Here's the view down the other side.
They've installed walkways and handrails and stuff so you can enjoy some parts of the castle that are pretty heavily damaged and otherwise not traversible. That archway leads to the only part of the castle you can actually go "inside," as in, for a couple meters there are walls on either side and a roof over your head. But for the most part, you're just wandering around ruins in the open air.
After going through the arch, you can see down into this lower chamber that used to be covered with a roof/floor, as you can see from the remants of the beams.
Another look at the archway and the room beyond. I usually edit pretty heavily and try not to post too many redundant photos, but I wanted to document as much of this place as I could for anyone who's interested; I've been researching this castle online for ages and there's not too much information or pictures available.
And here's me actually in the archway. I sent my best pal Ben a text message from right here simply saying "I AM IN DRACULA'S MOTHERFUCKING CASTLE" and then I realized it was 6:30am in Philadelphia...
A look at the castle wall from the far end.
There's Tami sitting at the highest point of the castle.
It was really windy up there. You can really see from the top why Vlad would've chosen this high peak for his castle.
A little background about the place: Apparently there was already actually an ancient castle on this spot before Vlad arrived, but it was in ruins, and when he wanted his own place built, he thought this would be a good location. He'd enslaved a large number of his political enemies and told them they had two years to build him a castle here. If they succeeded, he'd let them go free, and if they failed, he'd kill them. The actually did it, but it's assumed a lot of them died along the way from the hard work. It's still pretty impressive to see that some parts of their labor are still standing after 500 years and an earthquake. Good job, you guys.

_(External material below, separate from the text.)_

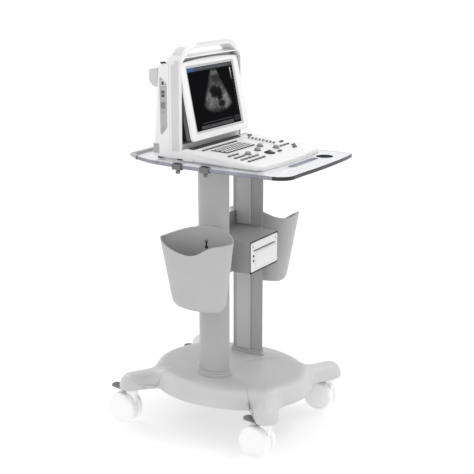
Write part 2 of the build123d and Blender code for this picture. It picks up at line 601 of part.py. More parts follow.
def screen_back_cover():
    cover = screen_slab(BEZEL_HALF, BEZEL_UP, BEZEL_DOWN, BEZEL_T, SCREEN_T, 12)
    cover -= screen_slab(BEZEL_HALF - 8, BEZEL_UP - 22, BEZEL_DOWN - 8, BEZEL_T - 1, SCREEN_T - 3, 8)
    pin = screen_pin_point()
    cover -= rod(SCREEN_PIN_R + RUN_GAP, (-150, *pin), (150, *pin))
    for side in (-1, 1):
        notch = Pos(side * LUG_X, SCREEN_PIN_UP, -SCREEN_PIN_BACK) * Box(LUG_T + 4, 32, 20)
        cover -= SCREEN.location * notch
    corner = Pos(0, SCREEN_PIN_UP + 6, -SCREEN_PIN_BACK - 4.5) * Box(400, 12, 9)
    return cover - (SCREEN.location * corner - rod(BACK_ROUND, (-200, *pin), (200, *pin)))


def screen_hinge_shaft():
    pin = screen_pin_point()
    return rod(SCREEN_PIN_R, (-132, *pin), (132, *pin))


# ---------------------------------------------------------------- control panel

def panel_outline(inset):
    """Plan of the control panel: a little wider in front, with a bowed front edge."""
    rear, front = PANEL_REAR_HALF - inset, PANEL_FRONT_HALF - inset
    back_y, front_y = HINGE_Y + 18.0, PANEL_FRONT_Y + inset
    corner = 26.0
    edges = [
        Line((-rear, back_y), (rear, back_y)),
        Line((rear, back_y), (front, front_y + corner)),
        ThreePointArc((front, front_y + corner), (front - corner * 0.3, front_y + corner * 0.3),
                      (front - corner, front_y)),
        ThreePointArc((front - corner, front_y), (0, front_y - PANEL_BOW), (-front + corner, front_y)),
        ThreePointArc((-front + corner, front_y), (-front + corner * 0.3, front_y + corner * 0.3),
                      (-front, front_y + corner)),
        Line((-front, front_y + corner), (-rear, back_y)),
    ]
    return make_face(edges)


def panel_cut(depth):
    """Everything above a plane this far below the panel's sloping face."""
    return extrude(PANEL * Pos(0, -150, -depth) * Rectangle(500, 500), 80)


def panel_envelope():
    """The whole panel, with a rear end that is round about the hinge and clears the hinge's bosses."""
    slab = extrude(Pos(0, 0, PANEL_LOW) * panel_outline(0), 60) - panel_cut(0)
    behind = box((-200, 200), (HINGE_Y, 120), (800, 920)) - rod(17.8, (-200, HINGE_Y, HINGE_Z),
                                                                (200, HINGE_Y, HINGE_Z))
    slab -= behind
    bay = rod(BARREL_R + 1.2, (-BOSS_X[1] - 1.2, HINGE_Y, HINGE_Z), (BOSS_X[1] + 1.2, HINGE_Y, HINGE_Z))
    bay += box((-BOSS_X[1] - 1.2, BOSS_X[1] + 1.2), (HINGE_Y, 120), (800, 920))
    return slab - bay


def bottom_cut():
    """The part of the panel that belongs to the bottom shell."""
    return extrude(Pos(0, 0, 700) * Rectangle(600, 900), 300) - panel_cut(PANEL_SPLIT)


def keyboard_top_shell():
    """The sloping face with a well for each key, knob, slider and the trackball."""
    low, high = -PANEL_SPLIT - 1, 2
    wells = [panel_pin(x, y, 3.3, low, high) for x, y in KNOBS.values()]
    wells.append(panel_pin(*BALL_XY, BALL_R + 0.3, low, high))
    wells += [panel_block(x, y, wide + 0.8, deep + 0.8, low, high) for x, y, wide, deep in all_keys()]
    wells += [panel_block(SLIDER_X, y, 34, 2.6, low, high) for y in slider_rows()]
    return (panel_envelope() & panel_cut(PANEL_SPLIT)) - wells


def keyboard_bottom_shell():
    shell = panel_envelope() & bottom_cut()
    inner = extrude(Pos(0, 0, PANEL_LOW + 2.0) * panel_outline(4.0), 60)
    inner -= box((-200, 200), (HINGE_Y - 24, 200), (800, 920))
    return shell - inner


def keyboard_hinge_barrel():
    """The round bar that joins the panel to the hinge pin."""
    barrel = rod(BARREL_R, (-BARREL_HALF, HINGE_Y, HINGE_Z), (BARREL_HALF, HINGE_Y, HINGE_Z))
    web = box((-BARREL_HALF, BARREL_HALF), (HINGE_Y - 24, HINGE_Y), (HINGE_Z - 9, HINGE_Z + 9))
    barrel += web - panel_envelope()
    return barrel - rod(PIN_R + RUN_GAP, (-130, HINGE_Y, HINGE_Z), (130, HINGE_Y, HINGE_Z))


def keyboard_hinge_pin():
    return rod(PIN_R, (-BOSS_X[1] + 2, HINGE_Y, HINGE_Z), (BOSS_X[1] - 2, HINGE_Y, HINGE_Z))


def to_panel(x, y):
    """Plan place to the panel's own coordinates."""
    return (x, (y - PANEL_REAR_Y) / math.cos(math.radians(SLOPE)))


def panel_block(x, y, wide, deep, low, high):
    px, py = to_panel(x, y)
    return extrude(PANEL * Pos(px, py, low) * RectangleRounded(wide, deep, min(wide, deep) * 0.3), high - low)


def panel_pin(x, y, radius, low, high):
    px, py = to_panel(x, y)
    return extrude(PANEL * Pos(px, py, low) * Circle(radius), high - low)


FUNCTION_KEYS = [(-140 + 17.5 * i, 7.0, 13.0, 5.0) for i in range(11)]
LETTER_KEYS = [(-118 + 13.4 * i + 3.2 * row, -12 - 13.0 * row, 10.6, 10.0) for row in range(4) for i in range(12)]
CONTROL_KEYS = ([(-142 + 20.0 * i, -82.0, 14.0, 6.5) for i in range(3)]
                + [(-146 + 20.0 * i, -105.0, 14.0, 6.5) for i in range(3)]
                + [(-148 + 20.0 * i, -128.0, 14.0, 6.5) for i in range(5)]
                + [(-148 + 20.0 * i, -151.0, 14.0, 6.5) for i in range(5)]
                + [(96 + 20.0 * i, -116.0, 13.0, 6.5) for i in range(3)])
OVAL_KEYS = [(144, 22.0, 20.0, 7.0), (147, -88.0, 20.0, 7.0), (118, -150.0, 20.0, 8.0),
             (34, -146.0, 18.0, 8.0), (140, -134.0, 18.0, 7.0)]


def all_keys():
    return FUNCTION_KEYS + LETTER_KEYS + CONTROL_KEYS + OVAL_KEYS


def slider_rows():
    return [5.0 - 12.5 * i for i in range(8)]


def key_group(keys):
    caps = [panel_block(x, y, wide, deep, -KEY_SUNK, KEY_UP) for x, y, wide, deep in keys]
    return Compound(children=caps)


def gain_sliders():
    tabs = []
    for y in slider_rows():
        tabs.append(panel_block(SLIDER_X, y, 7, 6, 0.4, 5.0) + panel_block(SLIDER_X, y, 5, 1.8, -6, 1))
    return Compound(children=tabs)


def knob(x, y):
    return panel_pin(x, y, KNOB_R, 0.4, KNOB_UP) + panel_pin(x, y, 3.0, -8, 1)


def trackball():
    px, py = to_panel(*BALL_XY)
    return PANEL.location * Pos(px, py, -BALL_SUNK) * Sphere(BALL_R)


def make_nodes():
    nodes = {
        "base_cover": base_cover(), "base_frame": base_frame(), "ballast_plate": ballast_plate(),
        "column_left": column(-1), "column_right": column(1),
        "column_collars": column_collars(), "column_cover_strips": column_cover_strips(),
        "tray_support_plate": tray_support_plate(), "tray": tray(), "tray_rear_rail": tray_rear_rail(),
        "tray_clips": tray_clips(), "basket_left": basket(-1), "basket_right": basket(1),
        "fasteners": fasteners(),
        "printer_housing": printer_housing(), "printer_chassis": printer_chassis(),
        "printer_front": printer_front(), "printer_door": printer_door(),
        "printer_paper_roll": printer_paper_roll(), "printer_power_button": printer_button(POWER_Z),
        "printer_feed_button": printer_button(FEED_Z),
        "main_housing": main_housing(), "front_frame": front_frame(), "side_port_panel": side_port_panel(),
        "side_ports": side_ports(), "probe_connector": probe_connector(), "probe_latch": probe_latch(),
        "rubber_feet": rubber_feet(), "main_board": main_board(), "battery_pack": battery_pack(),
        "screen_bezel": screen_bezel(), "screen_back_cover": screen_back_cover(), "lcd_panel": lcd_panel(),
        "screen_hinge_shaft": screen_hinge_shaft(),
        "keyboard_top_shell": keyboard_top_shell(), "keyboard_bottom_shell": keyboard_bottom_shell(),
        "keyboard_hinge_barrel": keyboard_hinge_barrel(), "keyboard_hinge_pin": keyboard_hinge_pin(),
        "function_keys": key_group(FUNCTION_KEYS), "letter_keys": key_group(LETTER_KEYS),
        "control_keys": key_group(CONTROL_KEYS), "oval_keys": key_group(OVAL_KEYS),
        "trackball": trackball(), "gain_sliders": gain_sliders(),
    }
    for name, place in KNOBS.items():
        nodes[name] = knob(*place)
    for name, (sx, sy) in CORNERS.items():
        x, y = sx * CASTER_X, sy * CASTER_Y
        nodes[f"caster_{name}_fork"] = caster_fork(x, y)
        nodes[f"caster_{name}_wheels"] = caster_wheels(x, y)
        nodes[f"caster_{name}_pedal"] = caster_pedal(x, y)
    return nodes


os.makedirs("parts", exist_ok=True)
for node_name, node_shape in make_nodes().items():
    export_step(node_shape, f"parts/{node_name}.step")
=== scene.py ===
import bpy
import bmesh
import json
import math
from mathutils import Matrix, Vector


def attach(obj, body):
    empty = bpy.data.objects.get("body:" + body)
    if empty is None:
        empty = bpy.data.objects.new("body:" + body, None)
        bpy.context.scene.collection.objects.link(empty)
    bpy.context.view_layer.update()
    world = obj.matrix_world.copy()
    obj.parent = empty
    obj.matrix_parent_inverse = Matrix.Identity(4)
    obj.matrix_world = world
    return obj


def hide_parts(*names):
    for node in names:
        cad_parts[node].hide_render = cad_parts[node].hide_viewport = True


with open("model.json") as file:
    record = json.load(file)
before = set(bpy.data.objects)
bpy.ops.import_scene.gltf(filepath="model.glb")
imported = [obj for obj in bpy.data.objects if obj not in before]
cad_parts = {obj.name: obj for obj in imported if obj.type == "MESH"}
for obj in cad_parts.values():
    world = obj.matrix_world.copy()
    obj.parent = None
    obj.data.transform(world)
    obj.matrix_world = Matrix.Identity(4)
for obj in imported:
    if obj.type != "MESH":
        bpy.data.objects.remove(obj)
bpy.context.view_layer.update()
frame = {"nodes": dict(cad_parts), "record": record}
MM = 0.001                      # sizes and places below are in millimetres
WHITE_SLOT = "white_plastic"
SIDES = (-1, 1)                 # left, right


# ------------------------------------------------------------ materials

def grey(level, tint=(1.0, 1.0, 1.0)):
    """Linear colour of an sRGB grey from 0 to 255."""
    s = level / 255
    linear = s / 12.92 if s <= 0.04045 else ((s + 0.055) / 1.055) ** 2.4
    return (linear * tint[0], linear * tint[1], linear * tint[2], 1.0)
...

Another interesting note: One thing any traveller going to Romania will inevitably read/hear about is all the stray dogs all over the country, which are described as being a nuisance at best, and rabid and aggressive at worst. My first time in Romania, we did see strays all over the place, but they were very calm and not at all aggressive. They'd hang around and hope you'd feed them, but they never got too close or growled at you or tried to snatch food away from you or anything. We saw them in every town we visited, but it was never a problem, and we got used to them quickly. I've read recently that the Romanian government has taken great strides to eradicate rabies in the country, so a lot of the dogs are innoculated and set free, and like I said, we definitely never saw any dogs showing any signs of being rabid. However, as we walked from the bus to the castle, we were adopted by a pack of wild dogs who wove in and around us and generally stayed very close to us the entire way to the base of the steps that lead up to the castle. It was a little unnerving, since we were walking on a rural road with no other people around anywhere, and I was carrying a bag of food, and these dogs were really filthy and wild-looking, and a little more aggressive, at least with each other; they'd sometimes get in each other's way and growl or snap at one another, at the same time we were trying to untangle ourselves from them and step over/around them. It was a little bit tense the whole way, but fortunately nothing too scary happened. The pack finally scattered near the castle, but one dog decided to stick with us, and it was a little annoying how close and underfoot he was, so we actually decided to throw some rocks in his general direction and yell at him to go away, and he did; it was pretty clear these dogs are very careful around people because they're used to people being mean to them. The same dog would try to catch up with us a few times as we started the climb up the stairs, but we kept encouraging him to leave, and he finally started following some other people farther back down the mountain. So, no problems, but it was a little annoying, and a little scary when the whole pack were there and sniffing after our bag of food.
Grafitti near the top of the castle. I didn't deface any of the walls myself, but I did pry a tiny gray rock out of the ground on the main path leading into the castle, to keep as a souvenir. I realized a few days later as we were flying back to Paris from Bratislava that I was flying on Friday the 13th with a rock from Dracula's castle in my luggage. Not a great idea, but we came out unscathed.
On our way out, this is back near the castle entrance again. That's the tallest still-standing part of the original castle.
Those rocks at the base of this side are actually fake; they're big cement blobs to help keep the castle from sliding off the mountain.